Merced County’s situation comes on the heels of Fresno County’s recent budget woes, where the decline in jail staff contributed to the early release of more than 13,000 inmates during the past year. Since last year, Fresno County Sheriff Margaret Mims has reduced expenses by laying off 15 correctional officers. "What’s going on in Fresno, and now maybe Merced, is a microcosm of what’s occurred throughout the entire state,” Pazin said. “All of my counterparts have had to do the same thing, whether it’s Kern County, Stanislaus, Sacramento has just been pummeled, regarding budget cuts and the financial deficit,” Pazin said.

Combs said he couldn’t elaborate about Pazin’s proposal itself, but said the sheriff has been cooperative and did what he was asked to do, in terms of outlining the 20 percent reduction plan. “The bottom line is, we are facing very tough circumstances, and everyone needs to contribute,” Combs said. “As I prepare the proposals for the board, I will make recommendations that I believe are in the best interest of the county.

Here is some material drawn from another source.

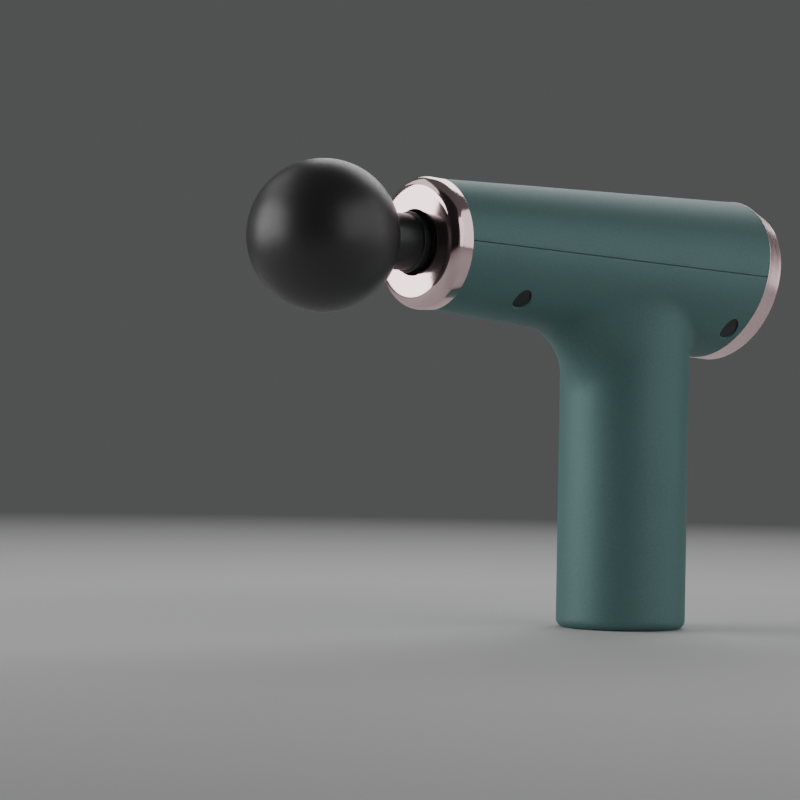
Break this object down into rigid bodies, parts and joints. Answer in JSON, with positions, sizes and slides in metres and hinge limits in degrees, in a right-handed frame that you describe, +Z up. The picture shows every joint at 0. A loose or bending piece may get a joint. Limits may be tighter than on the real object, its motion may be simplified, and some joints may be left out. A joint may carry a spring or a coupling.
{
  "type": "massage gun",
  "caption": "Handheld percussion massage gun: tapered barrel on a round handle, plated end rings, ball head on a sliding piston driven by a crank, button panel at the rear.",
  "frame": {"origin": "centre of the handle's flat base face", "axes": "+Z up along the handle, -X towards the massage head, +X towards the rear control panel, Y across"},
  "size_m": [0.1929, 0.052, 0.14],
  "materials": {
    "housing_green": "satin",
    "screw_plug_dark": "matte",
    "plated_ring": "polished",
    "foam_black": "matte",
    "head_plastic": "satin",
    "black_rubber": "matte",
    "panel_gloss": "gloss",
    "light_guide": "satin",
    "button_plastic": "satin",
    "board_green": "satin",
    "chip_black": "matte",
    "led_white": "satin",
    "steel": "satin",
    "motor_steel": "satin",
    "copper": "satin",
    "frame_aluminium": "satin",
    "inner_plastic": "matte",
    "bush_plastic": "satin",
    "cell_wrap": "satin",
    "wire_red": "satin",
    "wire_black": "satin",
    "wire_yellow": "satin"
  },
  "bodies": {
    "housing": {"battery_cell_left": "cell_wrap", "battery_cell_right": "cell_wrap", "battery_lead_black": "wire_black", "battery_lead_red": "wire_red", "cell_holder_lower": "inner_plastic", "cell_holder_upper": "inner_plastic", "charge_board": "board_green", "charge_lead": "wire_yellow", "control_board": "board_green", "control_panel": "panel_gloss", "drive_frame": "frame_aluminium", "frame_screw_front_left": "steel", "frame_screw_front_right": "steel", "frame_screw_rear_left": "steel", "frame_screw_rear_right": "steel", "front_ring": "plated_ring", "front_seal": "black_rubber", "guide_bush": "bush_plastic", "guide_housing": "inner_plastic", "handle_end_cap": "housing_green", "housing_screw_front_left": "steel", "housing_screw_front_right": "steel", "housing_screw_rear_left": "steel", "housing_screw_rear_right": "steel", "led_bar": "led_white", "light_guide": "light_guide", "lower_housing": "housing_green", "motor_base": "frame_aluminium", "motor_bearing_lower": "steel", "motor_bearing_upper": "steel", "motor_driver_chip": "chip_black", "motor_insulator": "inner_plastic", "phase_wire_a": "wire_red", "phase_wire_b": "wire_black", "phase_wire_c": "wire_yellow", "rear_trim_ring": "plated_ring", "screw_plug_front_left": "screw_plug_dark", "screw_plug_front_right": "screw_plug_dark", "screw_plug_rear_left": "screw_plug_dark", "screw_plug_rear_right": "screw_plug_dark", "stator_core": "motor_steel", "stator_winding": "copper", "tact_switch": "chip_black", "top_cover": "housing_green", "usb_socket": "steel"},
    "rotor": {"rotor_bell": "motor_steel", "rotor_magnets": "motor_steel", "motor_shaft": "steel", "crank_disc": "motor_steel", "crank_pin": "steel", "crank_bearing": "steel"},
    "piston": {"piston_rod": "inner_plastic", "piston_yoke": "inner_plastic", "yoke_grub_screw": "steel"},
    "head": {"ball_skin": "foam_black", "ball_core": "head_plastic", "head_stem": "head_plastic", "stem_oring": "black_rubber"},
    "button": {"power_button": "button_plastic", "switch_plunger": "button_plastic"}
  },
  "joints": [
    {"name": "crank_turn", "type": "hinge", "parent": "housing", "child": "rotor", "pos_m": [0, 0, 0.1], "axis": [0, 0, 1], "range_deg": [-90, 90]},
    {"name": "piston_slide", "type": "slide", "parent": "housing", "child": "piston", "axis": [-1, 0, 0], "range_m": [-0.0035, 0.0035]},
    {"name": "head_pull", "type": "slide", "parent": "piston", "child": "head", "axis": [-1, 0, 0], "range_m": [0, 0.03]},
    {"name": "button_press", "type": "slide", "parent": "housing", "child": "button", "axis": [-0.9688, 0, 0.2478], "range_m": [0, 0.0006], "stiffness_N_per_m": 1500, "springref_m": -0.0003}
  ],
  "couplings": [
    {"joint": "piston_slide", "follows": "crank_turn", "m_per_rad": 0.002228}
  ]
}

Where I see additional savings by making an adjustment, I will do that.”

Officials with Merced County Sheriff’s Employee Association, which represents correctional officers, said closing the main jail, which houses the county’s most serious offenders, would be a mistake. They say even with the past upgrades to John Latorraca Correctional Center, which was designed for low-risk and mid-level offenders, it doesn’t have the capability to absorb the main jail population. They also said the jail’s operation is mandated by state and federal laws — and failure to abide by those regulations could mean losing millions in state dollars and costly litigation.

“It’s impossible to cut corrections any more than it’s been cut over the years,” said MCSEA Spokesman Jeff Miller. “As it is, at the John Latorraca facility, we have one officer watching a dorm of 150 inmates. That’s why we’ve had the increase in assaults and the aggressive behavior that we’ve had…These guys have nothing to do but watch us and learn. This is the last stop before a lot of these guys go to prison for the rest of their lives. So when do you think they’ll take the opportunity to go free? When there’s the least amount of people, at the worst possible time for us.”

Supervisor Deidre Kelsey said she spoke to Pazin about the proposal, and she’s particularly concerned because many inmates who are released early would ultimately re-offend and end up back behind bars.

Kelsey said she hopes GPS and other tracking technology could be used to help monitor non-violent offenders, if the early releases did happen. “I don’t think it’s the Board of Supervisors’ intent to release dangerous criminals onto the street and turn the jail into a revolving door,” she said.

Combs said the proposed budget will go to the Board of Supervisors on June 28. Final budget hearings will be held around Aug. 23, and it could be approved sometime in September.

Last month, Combs estimated layoffs of more than 150 county employees. Cutbacks in salary and other pay reductions for county employees remain on the table.